### What the task asks
Copy the first line of the material below and every later line through the line containing "self.tree.links.new(source, target)", without any other output.

### Collected data

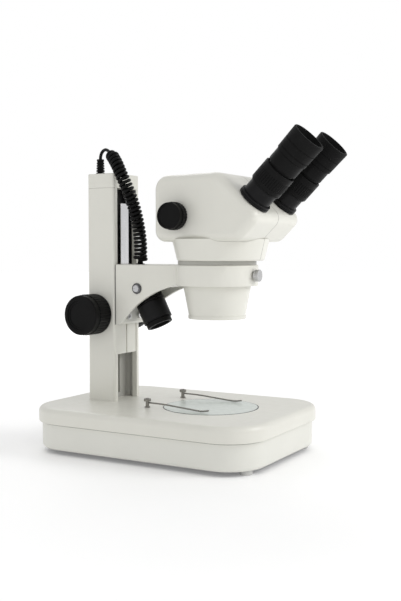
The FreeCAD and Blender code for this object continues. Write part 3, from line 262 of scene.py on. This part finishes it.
class Nodes:
    """Short way to wire a material's nodes."""

    def __init__(self, material):
        self.tree = material.node_tree
        self.shader = self.tree.nodes["Principled BSDF"]
        self.place = self.add("ShaderNodeTexCoord").outputs["Object"]
        self.split = None

    def add(self, kind, **settings):
        node = self.tree.nodes.new(kind)
        for key, value in settings.items():
            setattr(node, key, value)
        return node

    def link(self, source, target):
        self.tree.links.new(source, target)

    def noise(self, per_metre, detail=3.0, stretch=(1, 1, 1), roughness=0.5):
        source = self.place
        if stretch != (1, 1, 1):
            mapping = self.add("ShaderNodeMapping")
            mapping.inputs["Scale"].default_value = stretch
            self.link(source, mapping.inputs["Vector"])
            source = mapping.outputs["Vector"]
        node = self.add("ShaderNodeTexNoise")
        node.inputs["Scale"].default_value = per_metre
        node.inputs["Detail"].default_value = detail
        node.inputs["Roughness"].default_value = roughness
        self.link(source, node.inputs["Vector"])
        return node.outputs["Fac"]

    def spread(self, source, low, high, start=0.3, end=0.7):
        node = self.add("ShaderNodeMapRange")
        node.inputs["From Min"].default_value = start
        node.inputs["From Max"].default_value = end
        node.inputs["To Min"].default_value = low
        node.inputs["To Max"].default_value = high
        self.link(source, node.inputs["Value"])
        return node.outputs["Result"]

    def blend_colour(self, factor, first, second):
        node = self.add("ShaderNodeMix", data_type="RGBA")
        self.link(factor, node.inputs["Factor"])
        for socket, colour in (("A", first), ("B", second)):
            plug = [s for s in node.inputs if s.name == socket and s.type == "RGBA"][0]
            if isinstance(colour, tuple):
                plug.default_value = (*colour, 1)
            else:
                self.link(colour, plug)
        return [s for s in node.outputs if s.type == "RGBA"][0]

    def bump(self, height, strength, depth):
        node = self.add("ShaderNodeBump")
        node.inputs["Strength"].default_value = strength
        node.inputs["Distance"].default_value = depth
        self.link(height, node.inputs["Height"])
        return node.outputs["Normal"]

    def beyond(self, source, edge, soft=0.0002):
        """1 where the source is over the edge, 0 below it."""
        return self.spread(source, 0.0, 1.0, edge - soft, edge + soft)

    def axis(self, which):
        if self.split is None:
            self.split = self.add("ShaderNodeSeparateXYZ")
            self.link(self.place, self.split.inputs[0])
        return self.split.outputs[which]

    def maths(self, operation, first, second):
        node = self.add("ShaderNodeMath", operation=operation)
        for plug, value in zip(node.inputs, (first, second)):
            if isinstance(value, (int, float)):
                plug.default_value = value
            else:
                self.link(value, plug)
        return node.outputs[0]

    def from_axis(self, first, second, axes="XY"):
        """Distance in metres from the line that crosses the plane of two axes at (first, second)."""
        dx = self.maths("SUBTRACT", self.axis(axes[0]), first)
        dy = self.maths("SUBTRACT", self.axis(axes[1]), second)
        squares = self.maths("ADD", self.maths("MULTIPLY", dx, dx), self.maths("MULTIPLY", dy, dy))
        return self.maths("SQRT", squares, 0.0)

    def near_zero(self, source, reach):
        """1 where the source is within reach of zero."""
        size = self.maths("ABSOLUTE", source, 0.0)
        return self.maths("SUBTRACT", 1.0, self.beyond(size, reach, SHARP))

    def repaint(self, mask, colour):
        """Another base colour wherever the mask is 1."""
        socket = self.shader.inputs["Base Color"]
        present = socket.links[0].from_socket
        mixed = self.blend_colour(mask, present, colour)
        self.link(mixed, socket)


def set_shader(nodes, **values):
    for key, value in values.items():
        name = key.replace("_", " ").title().replace("Ior", "IOR")
        nodes.shader.inputs[name].default_value = value


def shade(colour, factor):
    return tuple(min(1.0, channel * factor) for channel in colour)


def surface(name, colour, rough, mottle=0.05, mottle_scale=28.0, grain_scale=900.0, grain_depth=0.02 * MM,
            grain_strength=0.35, rough_range=0.07, stretch=(1, 1, 1), **shader_values):
    """Moulded, painted or machined surface: mottled colour, uneven gloss and fine grain."""
    material = bpy.data.materials.new(name)
    material.use_nodes = True
    nodes = Nodes(material)
    broad = nodes.noise(mottle_scale, 4.0)
    fine = nodes.noise(grain_scale, 2.0, stretch)
    darker, lighter = shade(colour, 1 - mottle), shade(colour, 1 + mottle)
    mottled = nodes.blend_colour(nodes.spread(broad, 0, 1), darker, lighter)
    nodes.link(mottled, nodes.shader.inputs["Base Color"])
    gloss = nodes.noise(mottle_scale * 5, 3.0, stretch)
    uneven = nodes.spread(gloss, rough - rough_range, rough + rough_range)
    nodes.link(uneven, nodes.shader.inputs["Roughness"])
    nodes.link(nodes.bump(fine, grain_strength, grain_depth), nodes.shader.inputs["Normal"])
    set_shader(nodes, **shader_values)
    return material


def brushed(name, colour, rough, stretch):
    return surface(name, colour, rough, mottle=0.06, grain_scale=700.0, grain_depth=0.008 * MM,
                   grain_strength=0.5, stretch=stretch, metallic=1.0)


def glass(name, colour, rough):
    return surface(name, colour, rough, mottle=0.02, grain_scale=60.0, grain_depth=0.01 * MM,
                   grain_strength=0.05, rough_range=0.02, transmission_weight=1.0, ior=1.5)


PAINT = (0.72, 0.713, 0.652)
CREAM = (0.73, 0.728, 0.675)
# painted shadow: dark colour for the glass edge in its seat
GLASS_RIM_SHADOW = (0.03, 0.05, 0.045)
GLASS_CENTRE = (0.0, -19.0 * MM)
GLASS_EDGE = 52.9 * MM


def stage_glass_material():
    """Frosted pale green plate whose edge is painted dark as painted shadow of the gap around it."""
    material = surface("stage_glass", (0.68, 0.735, 0.69), 0.2, mottle=0.01, grain_scale=300.0,
                       grain_depth=0.01 * MM, grain_strength=0.15, transmission_weight=0.1, ior=1.45)
    nodes = Nodes(material)
    nodes.repaint(nodes.beyond(nodes.from_axis(*GLASS_CENTRE), GLASS_EDGE), GLASS_RIM_SHADOW)
    return material


def paint(name):
    return surface(name, PAINT, 0.36, mottle=0.012, grain_scale=1100.0, grain_depth=0.012 * MM,
                   grain_strength=0.4, coat_weight=0.15, coat_roughness=0.2)


CHANNEL_REACH = 23.0 * MM                   # |x| below this is inside the channel
CHANNEL_DEEP = (101.0 * MM, 112.0 * MM)     # and y between these, which leaves out the column's back
CHANNEL_SHADOW_HEIGHT = 150.0 * MM                  # height from which the channel is painted black as painted shadow
# painted shade: the channel's inside is painted darker where shade falls in it
CHANNEL_SHADE = (0.42, 0.415, 0.385)
GAP_SHADE = (0.05, 0.05, 0.045)
SEAM_SHADE = (0.36, 0.355, 0.32)
NECK_SHADE = (0.40, 0.395, 0.36)
JOINT_SHADE = (0.14, 0.14, 0.13)
WASHER_SHADE = (0.10, 0.10, 0.10)
# painted shadow: black for the channel above the arm
SHADOW_BLACK = (0.004, 0.004, 0.004)

SEAM_HALF = 0.45 * MM           # half the width of the head's seam, painted dark as painted shade
ARM_BACK = 93.0 * MM            # y from which the arm is painted dark as painted shade in its joint with the column
NECK_BOTTOM = 211.0 * MM        # height from which the barrel's neck shows, painted darker as painted shadow under the collar
TRAY_JOINT = 33.5 * MM          # height from which the tray is painted dark as painted shade in its joint with the cover
PIVOT = (63.5 * MM, 185.0 * MM)     # y and z of the lamp's pivot screws
PIVOT_HEAD = 4.1 * MM           # radius of the screw, and the washer is outside it
SHARP = 0.0001                  # half the width of a crisp edge between two colours


def column_material():
    """Painted column whose channel is painted darker inside as painted shade, and painted black above the
    arm's lowest place as painted shadow.
    """
    material = paint("column_paint")
    nodes = Nodes(material)
    inside = nodes.maths("SUBTRACT", *[nodes.beyond(nodes.axis("Y"), edge) for edge in CHANNEL_DEEP])
    between = nodes.near_zero(nodes.axis("X"), CHANNEL_REACH)
    channel = nodes.maths("MULTIPLY", inside, between)
    # painted shade inside the channel
    nodes.repaint(channel, CHANNEL_SHADE)
    # painted shadow: black in the channel above the given height
    nodes.repaint(nodes.maths("MULTIPLY", channel, nodes.beyond(nodes.axis("Z"), CHANNEL_SHADOW_HEIGHT)), SHADOW_BLACK)
    return material


def head_material():
    """Paint with a fine line of painted shade where the two half shells meet."""
    material = paint("head_paint")
    nodes = Nodes(material)
    # painted shade along the seam
    nodes.repaint(nodes.near_zero(nodes.axis("X"), SEAM_HALF), SEAM_SHADE)
    return material


def arm_material():
    """Paint with painted shade in the joint against the column."""
    material = paint("arm_paint")
    nodes = Nodes(material)
    # painted shade in the gap between arm and column
    nodes.repaint(nodes.beyond(nodes.axis("Y"), ARM_BACK, SHARP), GAP_SHADE)
    return material


def barrel_material():
    """Paint with the neck that shows between the collar and the ring painted darker as painted shadow."""
    material = paint("barrel_paint")
    nodes = Nodes(material)
    # painted shadow on the neck under the collar
    nodes.repaint(nodes.beyond(nodes.axis("Z"), NECK_BOTTOM), NECK_SHADE)
    return material


def cream(name):
    return surface(name, CREAM, 0.42, mottle=0.012, grain_scale=1500.0, grain_depth=0.01 * MM)


def tray_material():
    """Cream plastic with painted shade in the joint under the cover."""
    material = cream("tray_plastic")
    nodes = Nodes(material)
    # painted shade under the cover's lip
    nodes.repaint(nodes.beyond(nodes.axis("Z"), TRAY_JOINT, SHARP), JOINT_SHADE)
    return material


def pivot_material():
    """Bright screw in a dark washer."""
    material = brushed("pivot_steel", (0.50, 0.50, 0.51), 0.28, (1, 1, 0.1))
    nodes = Nodes(material)
    washer = nodes.beyond(nodes.from_axis(*PIVOT, "YZ"), PIVOT_HEAD)
    nodes.repaint(washer, WASHER_SHADE)
    return material


MATERIALS = {
    "off_white_paint": paint("off_white_paint"),
    "cream_plastic": cream("cream_plastic"),
    "white_plastic": surface("white_plastic", (0.85, 0.85, 0.83), 0.42, mottle=0.02, grain_scale=1500.0),
    "opal_plastic": surface("opal_plastic", (0.88, 0.90, 0.88), 0.5, mottle=0.02),
    "dark_steel": surface("dark_steel", (0.10, 0.10, 0.10), 0.5, mottle=0.15),
    "grey_rubber": surface("grey_rubber", (0.55, 0.55, 0.53), 0.7, mottle=0.06, grain_scale=1400.0,
                           grain_depth=0.04 * MM),
    "black_rubber": surface("black_rubber", (0.006, 0.006, 0.006), 0.6, mottle=0.25, grain_scale=1500.0,
                            grain_depth=0.05 * MM, grain_strength=0.5, specular_ior_level=0.1),
    "cord_black": surface("cord_black", (0.003, 0.003, 0.003), 0.34, mottle=0.2, grain_scale=1200.0,
                          grain_depth=0.02 * MM, specular_ior_level=0.12),
    "plated_steel": brushed("plated_steel", (0.62, 0.62, 0.61), 0.3, (1, 1, 0.05)),
    "polished_steel": brushed("polished_steel", (0.78, 0.78, 0.79), 0.16, (1, 1, 0.03)),
    "bronze": brushed("bronze", (0.55, 0.38, 0.20), 0.38, (0.1, 1, 1)),
    "brass": brushed("brass", (0.72, 0.55, 0.26), 0.3, (1, 1, 0.1)),
    "black_aluminium": surface("black_aluminium", (0.006, 0.006, 0.0065), 0.4, mottle=0.2, grain_scale=1300.0,
                               grain_depth=0.03 * MM, specular_ior_level=0.15),
    "black_plastic": surface("black_plastic", (0.005, 0.005, 0.005), 0.45, mottle=0.25, grain_scale=1600.0,
                             grain_depth=0.035 * MM, grain_strength=0.45, specular_ior_level=0.1),
    "circuit_board": surface("circuit_board", (0.03, 0.20, 0.09), 0.4, mottle=0.2, mottle_scale=400.0),
    "stage_glass": stage_glass_material(),
    "clear_glass": glass("clear_glass", (0.93, 0.96, 0.98), 0.02),
}


# materials that belong to certain nodes
SPECIAL = [
    (column_material(), ["column_profile"]),
    (head_material(), ["head_shell_left", "head_shell_right", "head_collar"]),
    (arm_material(), ["arm_casting"]),
    (barrel_material(), ["nose_barrel"]),
    (tray_material(), ["base_tray"]),
    (pivot_material(), ["lamp_pivot_screws"]),
    (brushed("clip_steel", (0.26, 0.25, 0.23), 0.32, (1, 1, 0.1)), ["stage_clip_left", "stage_clip_right"]),
    (brushed("lock_steel", (0.55, 0.55, 0.55), 0.3, (1, 0.1, 1)), ["lock_screw"]),
]


def floor_material():
    material = surface("pale_floor", (FLOOR_GREY,) * 3, 0.6, mottle=0.004, mottle_scale=3.0,
                       grain_scale=400.0, specular_ior_level=0.2, emission_color=(1, 1, 1, 1))
    nodes = Nodes(material)
    glow = nodes.spread(nodes.from_axis(0.0, 0.0), FLOOR_GLOW, FLOOR_GLOW_FAR, *FLOOR_FADE)
    nodes.link(glow, nodes.shader.inputs["Emission Strength"])
    return material


def add_floor():
    built = bmesh.new()
    bmesh.ops.create_circle(built, cap_ends=True, segments=96, radius=FLOOR_RADIUS)
    mesh = bpy.data.meshes.new("floor")
    built.to_mesh(mesh)
    built.free()
    floor = make_object("floor", mesh)
    mesh.materials.append(floor_material())


def paint_nodes():
    """Each CAD mesh comes in with a material named after its slot."""
    for name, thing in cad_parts.items():
        for index, old in enumerate(thing.data.materials):
            thing.data.materials[index] = MATERIALS[old.name.split(".")[0]]
    for material, names in SPECIAL:
        for name in names:
            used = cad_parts[name].data.materials
            for index in range(len(used)):
                used[index] = material


# ---------------------------------------------------------------- bevels on the sharp CAD edges

# node names with the bevel width in mm
BEVELS = {"arm_casting": 0.7, "column_profile": 0.4, "column_cap": 0.4, "slider_block": 0.4, "slide_bar": 1.9,
          "nose_cone": 0.3, "nose_barrel": 0.3, "lamp_front_ring": 0.3, "switch_frames": 0.4,
          "power_inlet": 0.4, "rocker_stage_lamp": 0.4, "rocker_arm_lamp": 0.4, "stage_glass": 0.3}


WELD_REACH = 0.001 * MM
BEVEL_STEPS = 3
BEVEL_ANGLE = 40.0          # degrees; sharper edges than this are rounded


def soften(thing, width):
    weld = thing.modifiers.new("weld", "WELD")
    weld.merge_threshold = WELD_REACH
    bevel = thing.modifiers.new("bevel", "BEVEL")
    bevel.width = width * MM
    bevel.segments = BEVEL_STEPS
    bevel.limit_method = "ANGLE"
    bevel.angle_limit = math.radians(BEVEL_ANGLE)
    bevel.harden_normals = True


def soften_nodes():
    for name, width in BEVELS.items():
        soften(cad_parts[name], width)


add_floor()
paint_nodes()
soften_nodes()
cord = curly_cord()
cord.data.materials.append(MATERIALS["cord_black"])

### Answer to this exercise
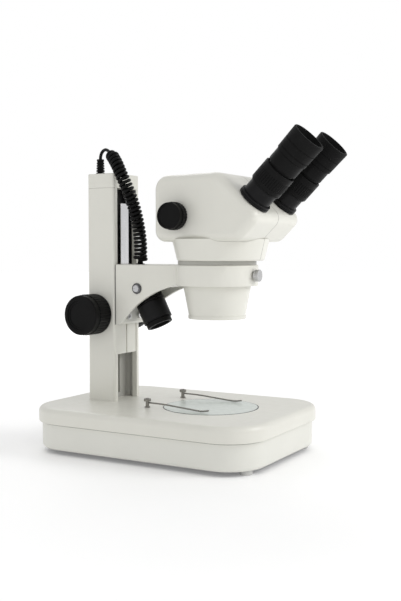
The FreeCAD and Blender code for this object continues. Write part 3, from line 262 of scene.py on. This part finishes it.
class Nodes:
    """Short way to wire a material's nodes."""

    def __init__(self, material):
        self.tree = material.node_tree
        self.shader = self.tree.nodes["Principled BSDF"]
        self.place = self.add("ShaderNodeTexCoord").outputs["Object"]
        self.split = None

    def add(self, kind, **settings):
        node = self.tree.nodes.new(kind)
        for key, value in settings.items():
            setattr(node, key, value)
        return node

    def link(self, source, target):
        self.tree.links.new(source, target)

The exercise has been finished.